Redis Streams (redis.io, introduced in Redis 5.0) is a better fit for high-throughput single-server workloads: thousands of events per second, optional persistence, consumer groups, and a much smaller operational footprint than Kafka. If you’re building a job queue for a web application that handles significant traffic, Redis Streams is where I’d look.
SQLite (sqlite.org) is an underrated queue backend. Write-ahead logging (WAL mode, introduced in SQLite 3.7.0) gives you concurrent reads with a single writer, and for hundreds of writes per minute the I/O is irrelevant. If you need ordered processing, dead-letter queues, retry counts, and schema validation, SQLite gives you all of that with a single file and zero network stack. The SQLite documentation notes that WAL mode typically improves read concurrency significantly for write-heavy workloads.
JSONL with >> gets you to the first row of the table. No dependencies. No daemon. No configuration. Append-only, human-readable, trivially inspectable.
The temptation to skip ahead is real. Kafka has good documentation. There are tutorials everywhere. It feels like a serious engineering decision. But the operational cost is also real: ZooKeeper (or KRaft), brokers, partitions, consumer groups, offset management, monitoring, and a cluster that needs to stay healthy. For ten messages per day, you’re carrying a freight locomotive to cross the street.
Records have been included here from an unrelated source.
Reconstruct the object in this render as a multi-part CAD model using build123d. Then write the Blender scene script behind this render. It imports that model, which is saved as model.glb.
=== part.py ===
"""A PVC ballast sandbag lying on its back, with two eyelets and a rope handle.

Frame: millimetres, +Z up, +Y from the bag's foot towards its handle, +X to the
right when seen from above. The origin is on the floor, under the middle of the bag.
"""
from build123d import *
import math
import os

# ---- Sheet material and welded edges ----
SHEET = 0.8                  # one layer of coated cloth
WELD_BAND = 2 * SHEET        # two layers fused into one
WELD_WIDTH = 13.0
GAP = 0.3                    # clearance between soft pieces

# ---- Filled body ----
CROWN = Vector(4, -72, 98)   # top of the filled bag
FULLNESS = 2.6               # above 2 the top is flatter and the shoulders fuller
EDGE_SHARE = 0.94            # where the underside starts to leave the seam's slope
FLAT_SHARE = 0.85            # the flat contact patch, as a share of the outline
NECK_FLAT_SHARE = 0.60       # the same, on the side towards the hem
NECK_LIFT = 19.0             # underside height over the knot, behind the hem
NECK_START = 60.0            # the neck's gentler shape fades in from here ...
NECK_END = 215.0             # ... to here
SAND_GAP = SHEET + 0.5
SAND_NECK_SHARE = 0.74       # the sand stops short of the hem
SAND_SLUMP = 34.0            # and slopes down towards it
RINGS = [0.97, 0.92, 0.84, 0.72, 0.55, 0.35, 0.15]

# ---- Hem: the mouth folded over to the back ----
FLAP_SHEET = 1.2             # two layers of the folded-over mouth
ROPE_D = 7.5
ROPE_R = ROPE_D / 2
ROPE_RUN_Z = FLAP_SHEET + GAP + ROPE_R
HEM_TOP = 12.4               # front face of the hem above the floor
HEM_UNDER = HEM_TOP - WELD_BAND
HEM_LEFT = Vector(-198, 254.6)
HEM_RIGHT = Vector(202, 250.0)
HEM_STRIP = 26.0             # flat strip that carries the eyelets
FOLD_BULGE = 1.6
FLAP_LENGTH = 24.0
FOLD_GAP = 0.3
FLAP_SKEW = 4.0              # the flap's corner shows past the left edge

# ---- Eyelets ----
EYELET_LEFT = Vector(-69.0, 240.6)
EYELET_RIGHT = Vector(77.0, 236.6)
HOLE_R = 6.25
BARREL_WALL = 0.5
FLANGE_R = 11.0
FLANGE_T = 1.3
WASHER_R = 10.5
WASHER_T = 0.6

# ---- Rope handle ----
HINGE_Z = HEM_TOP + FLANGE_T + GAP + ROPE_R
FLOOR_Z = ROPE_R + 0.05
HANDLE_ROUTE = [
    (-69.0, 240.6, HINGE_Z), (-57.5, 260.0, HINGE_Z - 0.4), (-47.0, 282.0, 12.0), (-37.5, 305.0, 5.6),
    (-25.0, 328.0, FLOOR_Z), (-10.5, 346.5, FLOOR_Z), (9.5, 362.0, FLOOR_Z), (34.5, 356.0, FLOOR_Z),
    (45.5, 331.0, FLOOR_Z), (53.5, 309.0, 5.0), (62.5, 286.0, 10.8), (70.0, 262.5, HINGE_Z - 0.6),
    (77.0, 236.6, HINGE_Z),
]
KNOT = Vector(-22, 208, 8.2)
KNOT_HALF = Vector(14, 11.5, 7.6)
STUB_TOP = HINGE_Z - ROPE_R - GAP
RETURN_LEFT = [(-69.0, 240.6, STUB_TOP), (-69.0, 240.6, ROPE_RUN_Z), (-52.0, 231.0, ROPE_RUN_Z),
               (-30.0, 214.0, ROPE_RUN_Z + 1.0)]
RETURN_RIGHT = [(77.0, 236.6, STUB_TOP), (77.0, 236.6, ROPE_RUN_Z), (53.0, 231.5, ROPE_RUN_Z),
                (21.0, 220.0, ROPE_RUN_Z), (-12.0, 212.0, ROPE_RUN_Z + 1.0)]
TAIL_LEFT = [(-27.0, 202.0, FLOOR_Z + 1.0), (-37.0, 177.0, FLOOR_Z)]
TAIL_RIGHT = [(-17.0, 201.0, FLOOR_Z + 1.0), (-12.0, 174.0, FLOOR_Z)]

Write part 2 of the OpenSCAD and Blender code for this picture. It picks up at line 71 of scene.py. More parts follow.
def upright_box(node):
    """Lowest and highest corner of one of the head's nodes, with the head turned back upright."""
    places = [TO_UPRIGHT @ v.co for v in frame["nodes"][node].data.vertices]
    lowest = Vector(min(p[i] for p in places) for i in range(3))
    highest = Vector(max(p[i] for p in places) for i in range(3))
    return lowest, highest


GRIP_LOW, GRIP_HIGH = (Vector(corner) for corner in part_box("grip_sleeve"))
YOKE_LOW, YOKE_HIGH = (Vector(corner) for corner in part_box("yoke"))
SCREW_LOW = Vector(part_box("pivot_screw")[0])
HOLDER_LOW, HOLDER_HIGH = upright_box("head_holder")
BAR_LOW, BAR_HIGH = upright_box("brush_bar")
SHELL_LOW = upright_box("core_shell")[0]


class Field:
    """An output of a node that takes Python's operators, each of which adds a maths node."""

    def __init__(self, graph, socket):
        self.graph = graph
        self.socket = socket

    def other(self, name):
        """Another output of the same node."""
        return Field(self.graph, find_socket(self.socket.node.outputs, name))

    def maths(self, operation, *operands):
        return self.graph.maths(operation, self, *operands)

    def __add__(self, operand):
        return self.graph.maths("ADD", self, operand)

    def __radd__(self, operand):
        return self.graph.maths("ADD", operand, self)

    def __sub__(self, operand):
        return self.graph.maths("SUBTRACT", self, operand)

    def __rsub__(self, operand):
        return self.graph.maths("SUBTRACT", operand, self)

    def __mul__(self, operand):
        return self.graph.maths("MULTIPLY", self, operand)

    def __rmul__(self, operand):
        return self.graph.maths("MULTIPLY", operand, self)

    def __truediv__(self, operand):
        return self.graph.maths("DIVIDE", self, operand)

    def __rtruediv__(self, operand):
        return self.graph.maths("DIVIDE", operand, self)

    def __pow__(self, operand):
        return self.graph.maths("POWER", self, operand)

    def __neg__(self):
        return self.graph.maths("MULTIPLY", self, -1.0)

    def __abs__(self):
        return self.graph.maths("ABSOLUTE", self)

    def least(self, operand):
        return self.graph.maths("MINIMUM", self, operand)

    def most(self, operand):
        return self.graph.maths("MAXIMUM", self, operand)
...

The cosplay pattern usually shows up in one of two ways. First: the engineer has worked somewhere that ran Kafka at scale, and now every queue problem looks like a Kafka problem. Second: the engineer wants the system to feel production-grade before it has production traffic. Both are understandable. Neither is a good reason to add an operational dependency you’ll spend years maintaining.
The Real Risk
I want to be honest about when this rubric breaks down.
If your throughput estimate is wrong — if your system’s message rate can spike unexpectedly by three orders of magnitude — then starting at JSONL creates a migration problem later. The rubric works when you have reasonable confidence in your scale envelope. It breaks when you’re building infrastructure for a system whose growth profile you don’t understand.
Jay Kreps’ essay “The Log: What Every Software Engineer Should Know About Real-Time Data’s Unifying Abstraction” [LinkedIn Engineering, 2013] is worth reading for the conceptual model, not the tool recommendation. The point is that the log abstraction is universal; the implementation is not. A flat JSONL file is a log. SQLite’s WAL is a log. Kafka is a distributed, replicated, partitioned log. The abstraction scales from your laptop to a data center. The implementation should not.
The other scenario worth flagging: if you’re building a public API where clients generate events, you genuinely don’t know your scale envelope in advance. In that case, start with the simplest thing that lets you observe actual behavior, then migrate upward when your measurements justify it. “We might get a lot of traffic” is not a load number. When you have a load number, you can pick a tool.
The Checklist
Before reaching for a message queue, answer these:
-
What is your actual throughput? Count events per unit time in the real system, not the theoretical max. Single-digit per hour → flat file. Hundreds per minute → SQLite. Thousands per second → Redis. Millions per second → Kafka.
-
Do you have multiple concurrent writers? JSONL with
>>is safe for single writers. For multiple writers, move to SQLite (WAL mode handles this). For distributed writers across machines, you need a broker. -
Do you need consumer groups or replay? If multiple independent consumers need to read the same messages, or if you need to replay from an offset, SQLite starts getting awkward and Redis Streams becomes the right call.
-
What’s your tolerance for data loss? JSONL on a local disk is as durable as the disk. Redis is in-memory by default (persistence is configurable). Kafka with
acks=allgives you replicated durability. Match the tool to the actual durability requirement. -
Can you read the queue state in a text editor? If yes, you’re probably at the right level of complexity. If your queue requires a specialized CLI just to observe it, make sure that cost is justified.
The cc-remote queue passes all five checks: observed throughput is ~10/day, single writer per task, no consumer groups needed, local-disk durability is sufficient, and you can cat .completion-queue.jsonl to see everything.
Pick the smallest tool that satisfies your actual constraints. Infrastructure is not a proxy for seriousness.
References
- Martin Kleppmann, Designing Data-Intensive Applications, O’Reilly, 2017.
- Jay Kreps, Neha Narkhede, and Jun Rao, “Kafka: A Distributed Messaging System for Log Processing,” NetDB Workshop, 2011.
- Jay Kreps, “The Log: What Every Software Engineer Should Know About Real-Time Data’s Unifying Abstraction,” LinkedIn Engineering blog, 2013.
- SQLite, “Write-Ahead Logging,” sqlite.org/wal.html.
- Redis, “Introduction to Redis Streams,” redis.io/docs/data-types/streams.